To enable this to work, I had to add some IAM policies to the gitlab-ci-runner role. It already had the AWS built-in AmazonS3ReadOnlyAccess, to let the tests read test data from S3. I gave it the AWS built-in AmazonEC2FullAccess to allow the bastion to create the machines. I also gave it gitlab-ci-runner-passrole, which I had to talk cluster-admin into creating for me, which allows the bastion to pass on the gitlab-ci-runner role to the machines it creates. That policy had the following contents:

{
   "Version": "2012-10-17",
   "Statement": [
       {
           "Sid": "VisualEditor0",
           "Effect": "Allow",
           "Action": "iam:PassRole",
           "Resource": "arn:aws:iam::719818754276:role/gitlab-ci-runner"
       }
   ]
}

After getting all the policies attached to the role, I rebooted the bastion machine to get it to actually start up the Gitlab Runner daemon:

sudo shutdown -r now

Then when it came back up I unpaused it in the Gitlab web interface, and it started running jobs. A few jobs failed, and to debug them I set the docker image to the vg_ci_prebake that vg uses (to provide packages like python-virtualenv) and added python3-dev to the packages that that image carries.

Docker Maintenance

To make more changes to the image, commit to https://github.com/vgteam/vg_ci_prebake and Quay will automatically rebuild it.
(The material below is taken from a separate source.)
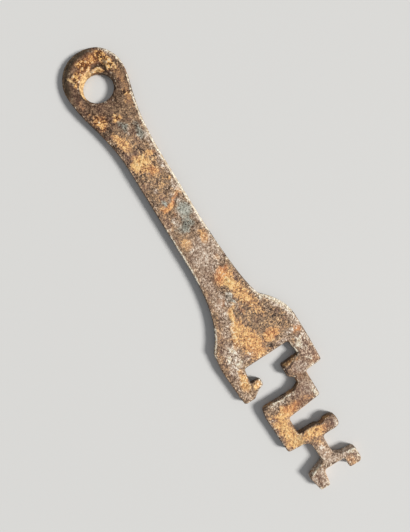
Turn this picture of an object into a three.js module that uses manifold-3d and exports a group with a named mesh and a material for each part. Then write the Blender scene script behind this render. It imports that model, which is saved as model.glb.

If you don't have rights to do that and don't want to wait around for a PR, clone the repo, edit it, and make a new Quay project to build your own version.

Future Work

One change I have not yet made might be to set a high output_limit as described in https://stackoverflow.com/a/53541010 in case the CI logs get too long.

I also have not yet destroyed the old shell runner. I want to leave it in place until we are confident in the new system.